In this example, we specify a custom batch size for the dataloader.

HoverFast train dataset_name -p /path/to/dataset -b 10 -o /path/to/outdir

Explanation:

  • Dataset: Name of the dataset.

  • Dataset Path: Directory that contains the pytables.

  • Batch Size: Set to 10 workers for the dataloader.

  • Output directory: Directory to save TensorBoard logs and trained model.

Custom Number of Workers

Setting a custom number of workers for the dataloader to optimize data loading.

HoverFast train dataset_name -p /path/to/dataset -n 8 -o /path/to/outdir

Explanation:

  • Dataset: Name of the dataset.

  • Dataset Path: Directory that contains the pytables.
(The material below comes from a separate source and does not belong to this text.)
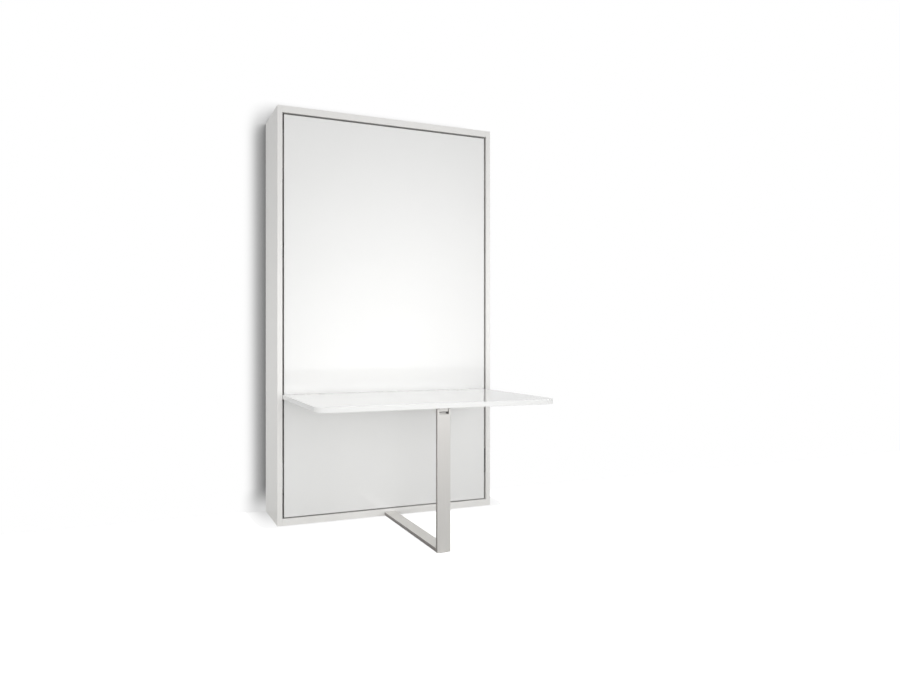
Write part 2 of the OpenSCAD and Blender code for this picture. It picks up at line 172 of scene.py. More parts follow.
# %% High-gloss white lacquer
def lacquer(name, white, cloudy, ground, film, film_roughness, peel):
    material, tree, surface, place = new_material(name)
    cloud = add_node(tree, "ShaderNodeTexNoise", {"Vector": place, "Scale": 2.2,
                                                  "Detail": 3.0})
    tint = add_node(tree, "ShaderNodeMix", {0: cloud.outputs["Fac"], 6: hex_colour(white),
                                            7: hex_colour(cloudy)}, data_type="RGBA")
    ripple = add_node(tree, "ShaderNodeTexNoise", {"Vector": place, "Scale": 1 / (4 * mm)})
    skin = add_node(tree, "ShaderNodeBump", {"Height": ripple.outputs["Fac"], "Strength": peel,
                                             "Distance": 0.02 * mm})
    tree.links.new(tint.outputs[2], surface.inputs["Base Color"])
    tree.links.new(skin.outputs["Normal"], surface.inputs["Normal"])
    surface.inputs["Roughness"].default_value = ground
    surface.inputs["IOR"].default_value = 1.5
    surface.inputs["Coat Weight"].default_value = film
    surface.inputs["Coat Roughness"].default_value = film_roughness
    return material

gloss_lacquer = lacquer("gloss_white_lacquer_on_mdf", "#F1F1F0", "#EDEDEC",
                        ground=0.4, film=1.0, film_roughness=0.03, peel=0.3)

# %% [markdown]
# The cabinet's boards carry the same white in a satin film. It is a little warmer and
# scatters the light more, so its outer side shows only broad, soft reflections.

# %% Satin white lacquer
satin_lacquer = lacquer("satin_white_lacquer_on_board", "#F3F2F0", "#EEEDEA",
                        ground=0.45, film=0.6, film_roughness=0.16, peel=0.6)

# %% [markdown]
# The desk's post, floor tube and hinges are steel, brushed along their length and plated in
# satin nickel, which is slightly warm. A brushed line is about 0.1 mm wide, too fine for any
# view here, so it is drawn 0.8 mm wide and up to 150 mm long. The lines vary the roughness and
# raise a weak bump, and the broad reflection that they spread is the shader's own. The narrow
# sides, which face left and right, are painted darker: a painted shade.

# %% Satin nickel on brushed steel
# The third colour is a painted shade, for the narrow sides that face left and right.
nickel, light_nickel, side_shade_nickel = "#DEDCD9", "#E9E7E4", "#A39E9B"

def brushed_steel(name, along, roughness):
    material, tree, surface, place = new_material(name)
    line_width, line_length = 0.8 * mm, 150 * mm
    stretch = [1 / (line_length if axis == along else line_width) for axis in "xyz"]
    run = add_node(tree, "ShaderNodeMapping", {"Vector": place, "Scale": stretch})
    line = add_node(tree, "ShaderNodeTexNoise", {"Vector": run.outputs[0], "Scale": 1.0,
                                                 "Detail": 2.0})
    tint = add_node(tree, "ShaderNodeMix", {0: line.outputs["Fac"], 6: hex_colour(nickel),
                                            7: hex_colour(light_nickel)}, data_type="RGBA")
    # Faces turned left or right take that darker colour: a painted shade.
    facing = add_node(tree, "ShaderNodeTexCoord").outputs["Normal"]
    parts = add_node(tree, "ShaderNodeSeparateXYZ", {0: facing})
    sideways = add_node(tree, "ShaderNodeMath", {0: parts.outputs[0]}, operation="ABSOLUTE")
    side_shade_mask = add_node(tree, "ShaderNodeMapRange", {"Value": sideways.outputs[0],
                                                   "From Min": 0.8, "From Max": 0.98})
    shown = add_node(tree, "ShaderNodeMix", {0: side_shade_mask.outputs[0], 6: tint.outputs[2],
                                             7: hex_colour(side_shade_nickel)},
                     data_type="RGBA")
    matt = add_node(tree, "ShaderNodeMapRange", {"Value": line.outputs["Fac"],
                                                 "To Min": roughness - 0.06,
                                                 "To Max": roughness + 0.06})
    ridge = add_node(tree, "ShaderNodeBump", {"Height": line.outputs["Fac"], "Strength": 0.15,
                                              "Distance": 0.02 * mm})
    tree.links.new(shown.outputs[2], surface.inputs["Base Color"])
    tree.links.new(matt.outputs[0], surface.inputs["Roughness"])
    tree.links.new(ridge.outputs["Normal"], surface.inputs["Normal"])
    surface.inputs["Metallic"].default_value = 1.0
    return material

upright_nickel = brushed_steel("satin_nickel_brushed_upright", "z", 0.36)
lying_nickel = brushed_steel("satin_nickel_brushed_front_to_back", "y", 0.36)
across_nickel = brushed_steel("satin_nickel_brushed_across", "x", 0.34)

# %% [markdown]
# Fittings inside are steel with a bright zinc plating. The plating grows in crystals, which
# show as a faint patchwork some 5 mm across. The pivot plates stand close behind the gap
# beside the panel, so theirs is a darker copy, a painted shade that doesn't show in the gap.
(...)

  • Number of Workers: Set to 8 workers for the dataloader.

  • Output directory: Directory to save TensorBoard logs and trained model.

Adjusting Model Depth

Adjusting the depth of the model for more complex training scenarios.

HoverFast train dataset_name -p /path/to/dataset -d 5 -o /path/to/outdir

Explanation:

  • Dataset: Name of the dataset.

  • Dataset Path: Directory that contains the pytables.

  • Model Depth: Set the depth of the model to 5.

  • Output directory: Directory to save TensorBoard logs and trained model.

Adjusting Model Width

Customizing the width of the model, which defines the number of filters in the first layer.

HoverFast train dataset_name -p /path/to/dataset -w 6 -o /path/to/outdir

Explanation:

  • Dataset: Name of the dataset.

  • Dataset Path: Directory that contains the pytables.

  • Model Width: Set the width of the model to 6.

  • Output directory: Directory to save TensorBoard logs and trained model.

Custom Epochs

Setting a custom number of epochs for the training process.

HoverFast train dataset_name -p /path/to/dataset -e 200 -o /path/to/outdir

Explanation:

  • Dataset: Name of the dataset.

  • Dataset Path: Directory that contains the pytables.

  • Epochs: Set the number of epochs to 200.

  • Output directory: Directory to save TensorBoard logs and trained model.